Exercise objective:
Only the lines from the one containing "translate([leg_spacing, 0, spigot_z - eps])" through the one containing "for node in" are to be copied, exactly and with both ends kept.

Data supplied:
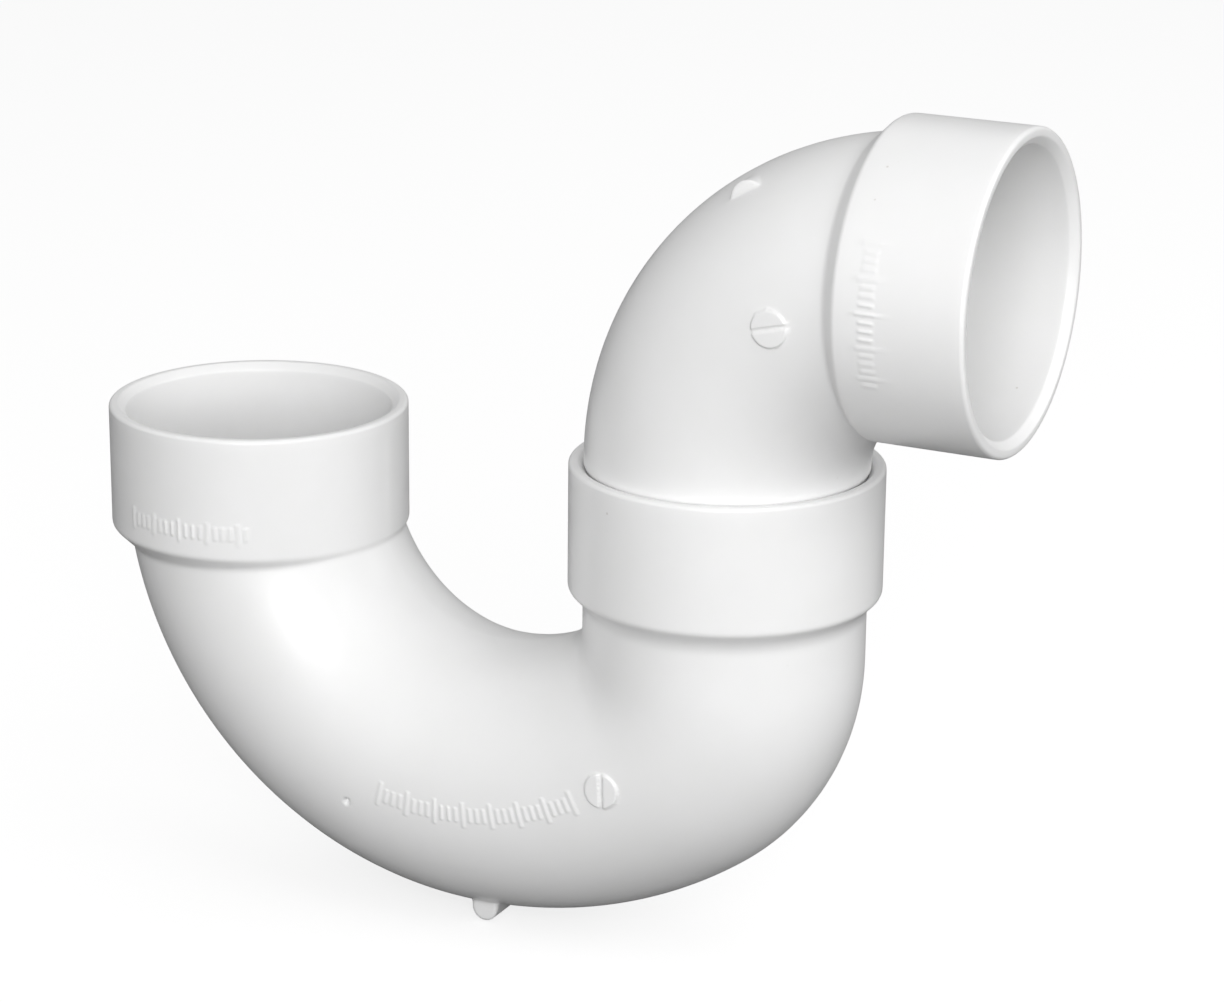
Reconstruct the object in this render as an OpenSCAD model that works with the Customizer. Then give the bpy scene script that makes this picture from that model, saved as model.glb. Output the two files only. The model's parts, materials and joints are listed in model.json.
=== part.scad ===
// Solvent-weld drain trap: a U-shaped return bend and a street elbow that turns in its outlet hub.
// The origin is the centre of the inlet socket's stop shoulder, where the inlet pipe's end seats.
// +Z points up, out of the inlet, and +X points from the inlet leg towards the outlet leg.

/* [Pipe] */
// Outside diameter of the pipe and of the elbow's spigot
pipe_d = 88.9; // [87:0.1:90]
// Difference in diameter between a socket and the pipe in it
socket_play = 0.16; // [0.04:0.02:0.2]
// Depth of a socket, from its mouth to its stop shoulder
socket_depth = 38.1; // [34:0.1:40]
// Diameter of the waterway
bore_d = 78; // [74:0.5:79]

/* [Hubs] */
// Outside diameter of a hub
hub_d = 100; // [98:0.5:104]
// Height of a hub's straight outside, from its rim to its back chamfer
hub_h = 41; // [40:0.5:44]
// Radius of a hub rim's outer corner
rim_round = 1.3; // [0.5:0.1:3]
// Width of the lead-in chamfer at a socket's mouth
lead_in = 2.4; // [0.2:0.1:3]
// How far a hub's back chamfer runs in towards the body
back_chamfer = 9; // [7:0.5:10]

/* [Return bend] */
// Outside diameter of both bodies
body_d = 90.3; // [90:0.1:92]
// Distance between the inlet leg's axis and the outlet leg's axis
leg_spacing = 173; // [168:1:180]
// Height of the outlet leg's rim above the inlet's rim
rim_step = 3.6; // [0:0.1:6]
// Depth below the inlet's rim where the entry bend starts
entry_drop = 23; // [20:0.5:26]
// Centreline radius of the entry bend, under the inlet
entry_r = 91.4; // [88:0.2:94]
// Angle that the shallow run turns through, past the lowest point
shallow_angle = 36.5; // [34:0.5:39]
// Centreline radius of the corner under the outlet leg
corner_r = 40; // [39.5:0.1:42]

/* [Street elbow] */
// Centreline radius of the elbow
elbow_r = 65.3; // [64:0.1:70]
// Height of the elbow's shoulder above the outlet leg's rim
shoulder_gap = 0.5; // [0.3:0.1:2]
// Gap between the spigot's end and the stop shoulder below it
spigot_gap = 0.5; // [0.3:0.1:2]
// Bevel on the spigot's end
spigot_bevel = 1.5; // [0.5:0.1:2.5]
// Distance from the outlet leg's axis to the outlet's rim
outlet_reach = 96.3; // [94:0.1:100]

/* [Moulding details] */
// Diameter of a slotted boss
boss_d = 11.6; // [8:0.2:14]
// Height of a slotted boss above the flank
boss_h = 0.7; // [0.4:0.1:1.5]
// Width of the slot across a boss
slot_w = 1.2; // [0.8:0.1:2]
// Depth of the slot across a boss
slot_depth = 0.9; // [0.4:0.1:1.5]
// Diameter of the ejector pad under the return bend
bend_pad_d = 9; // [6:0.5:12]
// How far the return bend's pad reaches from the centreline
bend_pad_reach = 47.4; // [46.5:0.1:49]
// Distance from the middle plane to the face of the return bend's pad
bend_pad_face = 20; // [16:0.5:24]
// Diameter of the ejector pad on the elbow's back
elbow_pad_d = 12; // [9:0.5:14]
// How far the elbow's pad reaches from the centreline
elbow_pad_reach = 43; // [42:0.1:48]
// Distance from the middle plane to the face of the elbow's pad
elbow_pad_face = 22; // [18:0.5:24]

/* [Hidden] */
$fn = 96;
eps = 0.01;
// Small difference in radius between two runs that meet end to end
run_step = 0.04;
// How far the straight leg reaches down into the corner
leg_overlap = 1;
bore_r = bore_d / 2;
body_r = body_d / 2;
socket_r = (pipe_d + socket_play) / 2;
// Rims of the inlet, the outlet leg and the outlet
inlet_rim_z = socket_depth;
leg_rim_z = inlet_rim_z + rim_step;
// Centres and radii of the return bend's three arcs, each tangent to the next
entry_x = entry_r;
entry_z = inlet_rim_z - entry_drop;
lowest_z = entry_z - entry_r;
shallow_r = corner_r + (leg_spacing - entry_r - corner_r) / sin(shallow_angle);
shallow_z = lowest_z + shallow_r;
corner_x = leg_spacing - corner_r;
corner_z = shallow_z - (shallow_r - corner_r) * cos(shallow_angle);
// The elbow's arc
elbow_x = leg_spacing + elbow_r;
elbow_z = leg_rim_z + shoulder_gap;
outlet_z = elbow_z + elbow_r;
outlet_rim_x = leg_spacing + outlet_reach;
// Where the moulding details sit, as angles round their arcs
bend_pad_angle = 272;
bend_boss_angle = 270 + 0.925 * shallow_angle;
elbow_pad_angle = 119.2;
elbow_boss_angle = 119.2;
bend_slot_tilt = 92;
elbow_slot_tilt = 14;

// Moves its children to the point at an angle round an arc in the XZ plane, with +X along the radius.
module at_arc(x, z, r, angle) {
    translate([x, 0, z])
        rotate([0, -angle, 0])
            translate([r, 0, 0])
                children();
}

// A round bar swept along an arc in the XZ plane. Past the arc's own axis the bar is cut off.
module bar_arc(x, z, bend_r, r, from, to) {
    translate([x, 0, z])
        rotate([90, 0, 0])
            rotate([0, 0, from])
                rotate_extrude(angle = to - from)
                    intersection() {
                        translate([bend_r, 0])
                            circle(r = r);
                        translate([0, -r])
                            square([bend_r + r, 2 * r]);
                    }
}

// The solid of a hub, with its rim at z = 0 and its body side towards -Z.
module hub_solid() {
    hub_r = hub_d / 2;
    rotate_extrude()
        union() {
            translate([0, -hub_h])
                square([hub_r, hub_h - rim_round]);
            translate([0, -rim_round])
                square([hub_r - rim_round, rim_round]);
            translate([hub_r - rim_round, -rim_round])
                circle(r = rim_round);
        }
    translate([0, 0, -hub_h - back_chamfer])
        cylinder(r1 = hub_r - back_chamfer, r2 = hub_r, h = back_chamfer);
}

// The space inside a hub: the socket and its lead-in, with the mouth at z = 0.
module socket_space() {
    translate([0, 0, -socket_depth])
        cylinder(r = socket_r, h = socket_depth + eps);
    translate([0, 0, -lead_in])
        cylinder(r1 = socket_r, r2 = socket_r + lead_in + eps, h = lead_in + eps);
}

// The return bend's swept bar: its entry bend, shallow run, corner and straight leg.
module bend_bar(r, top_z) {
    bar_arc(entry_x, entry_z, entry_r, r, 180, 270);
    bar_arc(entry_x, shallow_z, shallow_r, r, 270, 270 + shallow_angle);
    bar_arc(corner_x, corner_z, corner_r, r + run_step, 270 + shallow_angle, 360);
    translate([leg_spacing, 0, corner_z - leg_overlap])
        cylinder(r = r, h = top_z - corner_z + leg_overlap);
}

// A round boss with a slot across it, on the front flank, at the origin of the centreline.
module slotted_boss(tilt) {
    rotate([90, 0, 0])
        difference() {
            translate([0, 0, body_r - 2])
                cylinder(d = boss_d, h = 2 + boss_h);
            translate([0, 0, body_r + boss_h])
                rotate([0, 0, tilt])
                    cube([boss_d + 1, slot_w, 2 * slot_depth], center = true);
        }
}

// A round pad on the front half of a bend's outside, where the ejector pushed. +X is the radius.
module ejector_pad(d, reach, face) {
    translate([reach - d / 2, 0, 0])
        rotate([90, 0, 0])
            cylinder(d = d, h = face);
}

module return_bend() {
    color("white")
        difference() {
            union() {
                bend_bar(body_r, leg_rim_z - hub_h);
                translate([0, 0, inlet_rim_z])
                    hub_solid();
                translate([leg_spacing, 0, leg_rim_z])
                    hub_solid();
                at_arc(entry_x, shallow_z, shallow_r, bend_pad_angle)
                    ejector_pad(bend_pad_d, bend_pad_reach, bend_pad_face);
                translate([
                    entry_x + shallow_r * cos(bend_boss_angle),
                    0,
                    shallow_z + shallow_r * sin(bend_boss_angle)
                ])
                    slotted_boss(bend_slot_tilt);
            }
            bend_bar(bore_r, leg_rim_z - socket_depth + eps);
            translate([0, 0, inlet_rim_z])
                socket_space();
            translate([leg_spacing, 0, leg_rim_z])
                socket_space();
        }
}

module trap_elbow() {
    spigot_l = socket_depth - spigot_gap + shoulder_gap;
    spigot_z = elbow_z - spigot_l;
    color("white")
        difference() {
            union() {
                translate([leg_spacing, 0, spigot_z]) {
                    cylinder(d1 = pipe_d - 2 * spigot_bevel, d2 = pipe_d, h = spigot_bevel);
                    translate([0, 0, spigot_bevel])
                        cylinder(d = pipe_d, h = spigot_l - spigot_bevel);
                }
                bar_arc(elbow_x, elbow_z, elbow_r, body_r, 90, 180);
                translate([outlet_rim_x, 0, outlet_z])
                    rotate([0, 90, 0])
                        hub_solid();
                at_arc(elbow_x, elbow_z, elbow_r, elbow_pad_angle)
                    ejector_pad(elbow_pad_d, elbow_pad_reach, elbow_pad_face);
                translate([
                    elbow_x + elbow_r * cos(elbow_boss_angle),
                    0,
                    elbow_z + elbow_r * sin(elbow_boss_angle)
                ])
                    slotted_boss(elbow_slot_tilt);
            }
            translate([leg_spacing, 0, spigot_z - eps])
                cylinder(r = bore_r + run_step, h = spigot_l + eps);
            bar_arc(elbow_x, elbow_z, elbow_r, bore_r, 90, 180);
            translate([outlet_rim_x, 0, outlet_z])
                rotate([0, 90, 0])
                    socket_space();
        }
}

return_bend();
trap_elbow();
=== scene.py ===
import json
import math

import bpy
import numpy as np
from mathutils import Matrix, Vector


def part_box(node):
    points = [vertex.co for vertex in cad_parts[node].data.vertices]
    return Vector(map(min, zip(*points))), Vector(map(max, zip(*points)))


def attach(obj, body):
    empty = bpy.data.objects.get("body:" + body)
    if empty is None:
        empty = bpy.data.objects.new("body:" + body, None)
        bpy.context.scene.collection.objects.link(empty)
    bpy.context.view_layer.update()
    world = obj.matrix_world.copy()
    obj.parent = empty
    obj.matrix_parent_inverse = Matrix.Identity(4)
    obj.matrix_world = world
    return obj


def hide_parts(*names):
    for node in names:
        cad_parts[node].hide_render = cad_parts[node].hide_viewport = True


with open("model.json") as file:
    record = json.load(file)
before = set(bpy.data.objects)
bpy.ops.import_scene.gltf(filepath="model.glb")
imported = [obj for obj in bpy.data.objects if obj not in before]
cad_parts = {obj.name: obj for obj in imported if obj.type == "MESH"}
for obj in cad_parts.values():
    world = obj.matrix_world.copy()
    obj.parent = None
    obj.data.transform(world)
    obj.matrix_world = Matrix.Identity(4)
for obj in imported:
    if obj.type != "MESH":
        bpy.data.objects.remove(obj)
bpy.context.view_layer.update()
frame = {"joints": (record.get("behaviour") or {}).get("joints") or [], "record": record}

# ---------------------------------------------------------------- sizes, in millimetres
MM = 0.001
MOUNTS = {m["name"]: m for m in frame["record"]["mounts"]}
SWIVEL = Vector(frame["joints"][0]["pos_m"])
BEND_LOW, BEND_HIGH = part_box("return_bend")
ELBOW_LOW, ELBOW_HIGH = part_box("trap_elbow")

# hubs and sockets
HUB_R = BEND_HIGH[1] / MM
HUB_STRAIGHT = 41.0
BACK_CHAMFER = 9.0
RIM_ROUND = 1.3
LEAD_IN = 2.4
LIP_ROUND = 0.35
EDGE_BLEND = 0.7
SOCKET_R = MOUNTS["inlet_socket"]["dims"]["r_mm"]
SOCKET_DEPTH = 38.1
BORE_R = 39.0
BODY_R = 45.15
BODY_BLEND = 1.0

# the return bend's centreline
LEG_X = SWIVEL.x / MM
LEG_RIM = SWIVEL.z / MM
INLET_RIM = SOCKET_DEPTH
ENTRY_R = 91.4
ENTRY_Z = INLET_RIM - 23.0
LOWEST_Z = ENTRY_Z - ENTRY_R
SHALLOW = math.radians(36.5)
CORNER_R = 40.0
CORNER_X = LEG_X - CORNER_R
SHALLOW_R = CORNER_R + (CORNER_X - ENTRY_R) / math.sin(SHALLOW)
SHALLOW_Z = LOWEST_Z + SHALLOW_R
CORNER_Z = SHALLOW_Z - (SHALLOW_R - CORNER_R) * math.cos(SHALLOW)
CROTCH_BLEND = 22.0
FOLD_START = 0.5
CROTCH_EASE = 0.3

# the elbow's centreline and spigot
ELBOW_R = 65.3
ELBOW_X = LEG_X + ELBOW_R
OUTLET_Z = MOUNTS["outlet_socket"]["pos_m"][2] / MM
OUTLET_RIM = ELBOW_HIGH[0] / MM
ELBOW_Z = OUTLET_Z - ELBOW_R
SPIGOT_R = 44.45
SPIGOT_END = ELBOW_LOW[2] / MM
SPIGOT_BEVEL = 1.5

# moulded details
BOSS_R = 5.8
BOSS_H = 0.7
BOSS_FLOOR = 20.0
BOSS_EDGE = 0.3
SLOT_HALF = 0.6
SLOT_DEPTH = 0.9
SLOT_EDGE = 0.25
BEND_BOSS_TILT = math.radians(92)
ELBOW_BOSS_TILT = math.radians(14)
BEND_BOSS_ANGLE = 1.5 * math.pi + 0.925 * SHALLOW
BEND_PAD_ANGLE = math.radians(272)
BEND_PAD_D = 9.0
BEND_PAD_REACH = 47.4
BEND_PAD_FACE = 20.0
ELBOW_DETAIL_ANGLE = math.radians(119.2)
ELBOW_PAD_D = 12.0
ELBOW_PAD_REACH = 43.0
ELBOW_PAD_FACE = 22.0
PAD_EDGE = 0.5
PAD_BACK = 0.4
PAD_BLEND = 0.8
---
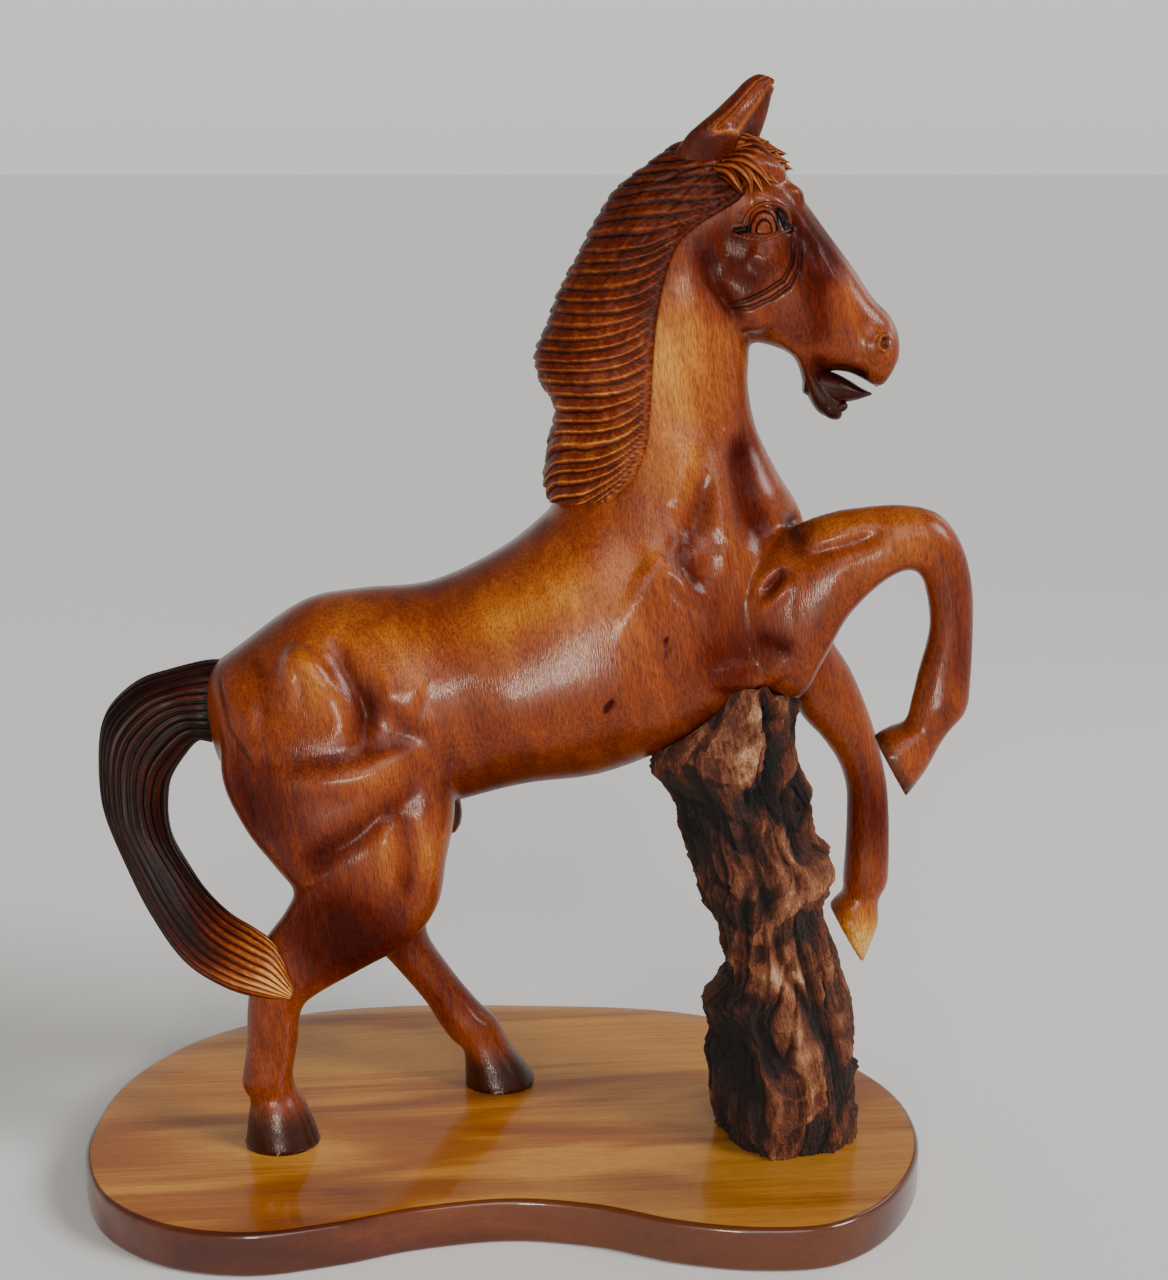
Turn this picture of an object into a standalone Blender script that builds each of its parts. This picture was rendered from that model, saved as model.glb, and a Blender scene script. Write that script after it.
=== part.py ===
---
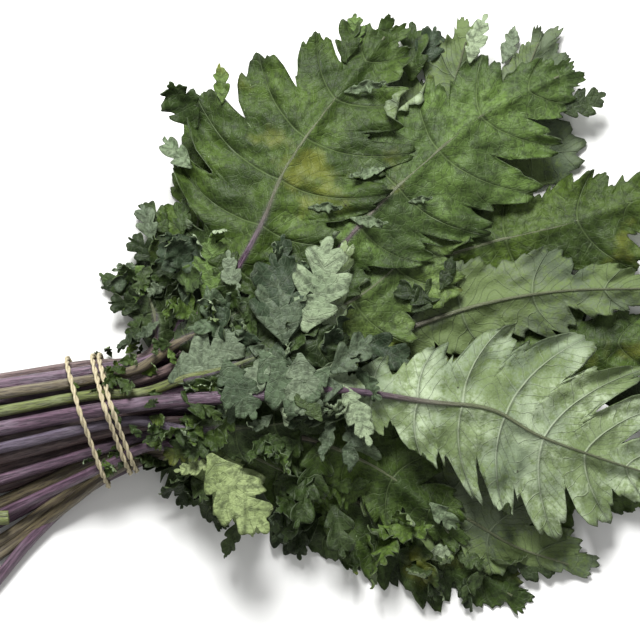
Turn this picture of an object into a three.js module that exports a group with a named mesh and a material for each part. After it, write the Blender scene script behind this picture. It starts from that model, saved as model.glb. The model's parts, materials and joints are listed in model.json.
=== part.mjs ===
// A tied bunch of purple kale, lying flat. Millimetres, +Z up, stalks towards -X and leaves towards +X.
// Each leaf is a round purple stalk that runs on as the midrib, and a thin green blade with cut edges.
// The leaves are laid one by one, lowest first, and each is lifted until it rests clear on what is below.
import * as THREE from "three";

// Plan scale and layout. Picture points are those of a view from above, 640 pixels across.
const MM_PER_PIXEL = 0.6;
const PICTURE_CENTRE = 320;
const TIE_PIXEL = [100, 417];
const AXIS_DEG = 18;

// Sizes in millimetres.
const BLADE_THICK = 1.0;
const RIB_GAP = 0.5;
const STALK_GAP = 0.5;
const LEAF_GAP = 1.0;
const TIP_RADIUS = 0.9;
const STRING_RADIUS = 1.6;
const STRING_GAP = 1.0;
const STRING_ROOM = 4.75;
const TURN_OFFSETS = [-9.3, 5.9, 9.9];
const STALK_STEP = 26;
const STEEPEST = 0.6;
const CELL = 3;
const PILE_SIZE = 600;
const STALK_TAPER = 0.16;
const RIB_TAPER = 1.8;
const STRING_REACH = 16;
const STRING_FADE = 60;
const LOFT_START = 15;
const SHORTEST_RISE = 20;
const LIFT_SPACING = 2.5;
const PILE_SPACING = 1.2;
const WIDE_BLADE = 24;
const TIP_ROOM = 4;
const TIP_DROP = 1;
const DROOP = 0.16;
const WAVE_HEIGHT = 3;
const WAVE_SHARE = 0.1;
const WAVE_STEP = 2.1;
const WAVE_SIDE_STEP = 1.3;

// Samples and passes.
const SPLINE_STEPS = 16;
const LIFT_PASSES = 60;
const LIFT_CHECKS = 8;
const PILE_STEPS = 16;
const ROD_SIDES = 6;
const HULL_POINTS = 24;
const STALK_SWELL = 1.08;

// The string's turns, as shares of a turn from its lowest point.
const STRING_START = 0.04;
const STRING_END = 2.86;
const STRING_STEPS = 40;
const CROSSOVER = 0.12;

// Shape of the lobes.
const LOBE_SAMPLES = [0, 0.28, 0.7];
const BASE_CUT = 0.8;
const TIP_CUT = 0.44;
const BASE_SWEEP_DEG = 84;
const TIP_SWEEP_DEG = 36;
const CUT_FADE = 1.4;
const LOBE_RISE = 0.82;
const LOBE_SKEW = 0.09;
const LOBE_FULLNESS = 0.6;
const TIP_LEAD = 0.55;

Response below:
            translate([leg_spacing, 0, spigot_z - eps])
                cylinder(r = bore_r + run_step, h = spigot_l + eps);
            bar_arc(elbow_x, elbow_z, elbow_r, bore_r, 90, 180);
            translate([outlet_rim_x, 0, outlet_z])
                rotate([0, 90, 0])
                    socket_space();
        }
}

return_bend();
trap_elbow();
=== scene.py ===
import json
import math

import bpy
import numpy as np
from mathutils import Matrix, Vector


def part_box(node):
    points = [vertex.co for vertex in cad_parts[node].data.vertices]
    return Vector(map(min, zip(*points))), Vector(map(max, zip(*points)))


def attach(obj, body):
    empty = bpy.data.objects.get("body:" + body)
    if empty is None:
        empty = bpy.data.objects.new("body:" + body, None)
        bpy.context.scene.collection.objects.link(empty)
    bpy.context.view_layer.update()
    world = obj.matrix_world.copy()
    obj.parent = empty
    obj.matrix_parent_inverse = Matrix.Identity(4)
    obj.matrix_world = world
    return obj


def hide_parts(*names):
    for node in names:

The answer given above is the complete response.